For service corps programs engaging participants of different races, the activities outlined in the tolerance study may serve as a blue-print for team-building and cross-cultural engagement, where no one person is singled out as “different” but where everyone’s differences are expressed and put to work. The importance of building trust and confidence across race is crucial, for getting things done, as well as for team building.
Further, the study may explain why people who engage in international service have a tendency to come home with a bit of an identity crisis (e.g., I still feel Chinese on the inside though I am not Chinese ethnically) — and why they often express tolerance for racial and cultural differences once they have returned home.
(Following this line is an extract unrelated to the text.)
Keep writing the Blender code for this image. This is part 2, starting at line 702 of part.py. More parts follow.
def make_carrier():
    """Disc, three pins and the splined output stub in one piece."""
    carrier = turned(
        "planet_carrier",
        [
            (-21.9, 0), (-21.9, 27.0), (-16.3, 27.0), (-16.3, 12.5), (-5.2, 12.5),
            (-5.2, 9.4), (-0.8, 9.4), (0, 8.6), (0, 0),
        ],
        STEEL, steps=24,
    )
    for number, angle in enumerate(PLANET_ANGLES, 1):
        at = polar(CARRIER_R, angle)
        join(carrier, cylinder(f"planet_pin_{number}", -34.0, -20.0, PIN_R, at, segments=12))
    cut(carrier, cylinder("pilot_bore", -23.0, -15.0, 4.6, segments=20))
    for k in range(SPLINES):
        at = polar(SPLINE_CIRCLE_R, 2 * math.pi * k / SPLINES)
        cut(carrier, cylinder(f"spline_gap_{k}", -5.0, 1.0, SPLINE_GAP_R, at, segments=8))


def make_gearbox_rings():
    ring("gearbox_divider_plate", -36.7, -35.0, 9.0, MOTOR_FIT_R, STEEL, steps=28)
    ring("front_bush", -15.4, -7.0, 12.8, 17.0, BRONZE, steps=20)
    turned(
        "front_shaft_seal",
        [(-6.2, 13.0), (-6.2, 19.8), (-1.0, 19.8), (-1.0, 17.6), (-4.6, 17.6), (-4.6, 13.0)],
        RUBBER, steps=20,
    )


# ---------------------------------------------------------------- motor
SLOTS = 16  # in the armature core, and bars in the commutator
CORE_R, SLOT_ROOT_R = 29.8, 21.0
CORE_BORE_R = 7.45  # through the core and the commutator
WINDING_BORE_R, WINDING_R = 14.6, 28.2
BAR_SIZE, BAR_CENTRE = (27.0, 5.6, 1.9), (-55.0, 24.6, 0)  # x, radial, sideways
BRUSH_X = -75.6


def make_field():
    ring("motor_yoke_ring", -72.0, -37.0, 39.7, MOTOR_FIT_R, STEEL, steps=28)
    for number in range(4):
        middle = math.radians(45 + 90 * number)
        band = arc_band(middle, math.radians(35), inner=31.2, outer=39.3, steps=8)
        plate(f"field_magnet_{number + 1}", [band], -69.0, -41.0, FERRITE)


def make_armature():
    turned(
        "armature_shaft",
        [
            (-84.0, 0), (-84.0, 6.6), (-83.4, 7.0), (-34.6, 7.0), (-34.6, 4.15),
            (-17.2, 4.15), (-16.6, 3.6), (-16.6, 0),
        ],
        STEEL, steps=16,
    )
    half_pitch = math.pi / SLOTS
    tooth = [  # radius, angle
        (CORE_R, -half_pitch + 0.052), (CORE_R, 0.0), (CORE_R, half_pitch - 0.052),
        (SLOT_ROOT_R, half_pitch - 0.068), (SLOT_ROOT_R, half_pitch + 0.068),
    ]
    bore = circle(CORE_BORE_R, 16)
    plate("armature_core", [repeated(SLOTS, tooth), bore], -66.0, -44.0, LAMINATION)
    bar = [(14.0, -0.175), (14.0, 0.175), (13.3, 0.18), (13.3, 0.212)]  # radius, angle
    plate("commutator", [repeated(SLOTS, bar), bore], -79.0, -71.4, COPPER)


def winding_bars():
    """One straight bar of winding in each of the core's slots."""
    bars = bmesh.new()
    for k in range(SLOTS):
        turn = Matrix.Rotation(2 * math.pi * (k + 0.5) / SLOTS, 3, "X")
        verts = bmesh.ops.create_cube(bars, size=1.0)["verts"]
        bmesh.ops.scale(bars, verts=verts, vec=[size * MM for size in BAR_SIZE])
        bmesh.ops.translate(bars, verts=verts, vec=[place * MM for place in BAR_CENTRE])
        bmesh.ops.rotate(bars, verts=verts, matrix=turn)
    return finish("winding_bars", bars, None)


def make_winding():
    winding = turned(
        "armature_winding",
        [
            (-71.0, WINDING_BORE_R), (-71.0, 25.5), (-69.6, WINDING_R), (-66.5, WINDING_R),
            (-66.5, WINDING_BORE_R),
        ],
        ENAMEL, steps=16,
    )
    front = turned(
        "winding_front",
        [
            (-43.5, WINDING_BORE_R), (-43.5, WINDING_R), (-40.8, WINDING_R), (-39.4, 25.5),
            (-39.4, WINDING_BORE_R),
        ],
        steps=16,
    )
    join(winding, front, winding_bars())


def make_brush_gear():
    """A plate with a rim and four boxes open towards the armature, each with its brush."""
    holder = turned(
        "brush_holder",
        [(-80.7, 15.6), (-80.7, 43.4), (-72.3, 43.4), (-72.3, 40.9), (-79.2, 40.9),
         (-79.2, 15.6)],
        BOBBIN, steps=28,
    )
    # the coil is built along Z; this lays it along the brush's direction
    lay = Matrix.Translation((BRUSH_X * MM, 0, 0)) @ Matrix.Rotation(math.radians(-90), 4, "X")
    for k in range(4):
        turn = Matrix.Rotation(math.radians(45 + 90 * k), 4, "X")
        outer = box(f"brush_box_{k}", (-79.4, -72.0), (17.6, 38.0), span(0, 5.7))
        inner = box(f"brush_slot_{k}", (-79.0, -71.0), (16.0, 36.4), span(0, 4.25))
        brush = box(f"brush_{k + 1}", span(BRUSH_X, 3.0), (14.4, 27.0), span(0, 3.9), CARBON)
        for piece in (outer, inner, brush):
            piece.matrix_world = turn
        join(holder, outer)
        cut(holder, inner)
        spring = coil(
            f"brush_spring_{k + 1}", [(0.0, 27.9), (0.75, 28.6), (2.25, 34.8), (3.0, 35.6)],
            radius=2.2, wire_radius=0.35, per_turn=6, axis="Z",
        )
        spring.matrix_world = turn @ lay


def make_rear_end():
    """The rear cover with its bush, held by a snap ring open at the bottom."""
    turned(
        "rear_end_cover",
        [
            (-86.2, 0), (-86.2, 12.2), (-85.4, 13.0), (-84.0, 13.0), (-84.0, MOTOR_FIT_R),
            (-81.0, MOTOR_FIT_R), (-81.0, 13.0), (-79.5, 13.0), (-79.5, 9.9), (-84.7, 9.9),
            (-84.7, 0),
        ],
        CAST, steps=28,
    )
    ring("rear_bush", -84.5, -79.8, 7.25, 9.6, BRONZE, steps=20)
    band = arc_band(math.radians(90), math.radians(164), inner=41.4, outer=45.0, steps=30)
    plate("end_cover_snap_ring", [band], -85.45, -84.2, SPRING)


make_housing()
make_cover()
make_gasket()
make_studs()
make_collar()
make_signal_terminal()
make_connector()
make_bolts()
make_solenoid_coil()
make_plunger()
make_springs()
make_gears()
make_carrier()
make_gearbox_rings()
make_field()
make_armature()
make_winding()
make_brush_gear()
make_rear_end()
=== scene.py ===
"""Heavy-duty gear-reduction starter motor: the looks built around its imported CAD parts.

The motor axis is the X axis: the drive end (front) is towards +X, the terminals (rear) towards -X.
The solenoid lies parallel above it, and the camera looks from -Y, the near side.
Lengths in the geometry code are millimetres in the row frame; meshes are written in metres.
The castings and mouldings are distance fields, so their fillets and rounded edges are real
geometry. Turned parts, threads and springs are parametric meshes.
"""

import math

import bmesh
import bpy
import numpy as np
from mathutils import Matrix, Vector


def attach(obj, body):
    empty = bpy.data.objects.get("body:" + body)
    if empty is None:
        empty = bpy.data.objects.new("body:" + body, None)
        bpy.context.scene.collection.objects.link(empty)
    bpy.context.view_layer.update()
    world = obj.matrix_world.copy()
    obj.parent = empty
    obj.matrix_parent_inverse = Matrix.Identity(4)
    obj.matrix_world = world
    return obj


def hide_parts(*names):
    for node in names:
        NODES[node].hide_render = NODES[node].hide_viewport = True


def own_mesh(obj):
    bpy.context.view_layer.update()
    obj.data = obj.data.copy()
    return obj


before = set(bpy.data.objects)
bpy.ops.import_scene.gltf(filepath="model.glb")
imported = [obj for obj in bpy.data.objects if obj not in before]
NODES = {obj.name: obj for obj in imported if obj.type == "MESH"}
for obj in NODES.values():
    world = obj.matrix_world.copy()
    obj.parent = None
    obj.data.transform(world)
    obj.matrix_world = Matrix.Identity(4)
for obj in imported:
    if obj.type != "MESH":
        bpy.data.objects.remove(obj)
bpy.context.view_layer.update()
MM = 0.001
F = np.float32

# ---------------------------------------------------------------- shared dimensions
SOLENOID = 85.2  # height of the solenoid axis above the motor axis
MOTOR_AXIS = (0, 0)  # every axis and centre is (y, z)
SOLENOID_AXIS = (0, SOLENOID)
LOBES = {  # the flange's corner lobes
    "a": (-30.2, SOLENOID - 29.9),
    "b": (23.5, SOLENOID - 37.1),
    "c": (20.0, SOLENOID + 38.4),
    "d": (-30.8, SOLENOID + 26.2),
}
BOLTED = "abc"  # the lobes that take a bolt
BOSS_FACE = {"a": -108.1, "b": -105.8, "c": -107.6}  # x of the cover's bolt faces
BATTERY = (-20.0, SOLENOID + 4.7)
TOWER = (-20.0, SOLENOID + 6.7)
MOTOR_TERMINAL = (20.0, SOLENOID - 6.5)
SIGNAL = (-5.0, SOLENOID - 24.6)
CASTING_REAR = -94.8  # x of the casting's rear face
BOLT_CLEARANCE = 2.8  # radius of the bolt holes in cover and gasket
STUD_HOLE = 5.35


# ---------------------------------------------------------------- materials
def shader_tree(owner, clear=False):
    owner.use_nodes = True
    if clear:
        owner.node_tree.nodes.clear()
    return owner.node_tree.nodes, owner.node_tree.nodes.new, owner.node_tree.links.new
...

Other members of service corps who serve constituents across race or in mixed-race communities tend to experience similar growth in perspective.
Many service corps value diversity and offer opportunities for corps members to dialogue about race and culture.
When I attended a professional development conference called Northwest Leader Corps in 2004-05, we watched and talked about the film The Color of Fear, a very powerful, honest documentary about the role of race in the lives of nine men.
Relationship-building exercises described above would take such a workshop to the next level — it’d be not just educational but also transformational.
Watch the Color of Fear trailer:
Also check out this Lesson Plans blog post by Christina Shunnarah, a teacher in a cross-cultural learning environment.
The tolerance study sounds like great news to me, and I look forward to more good news on race relations to come out over the next several years now that people are paying attention to race in a different way than ever before.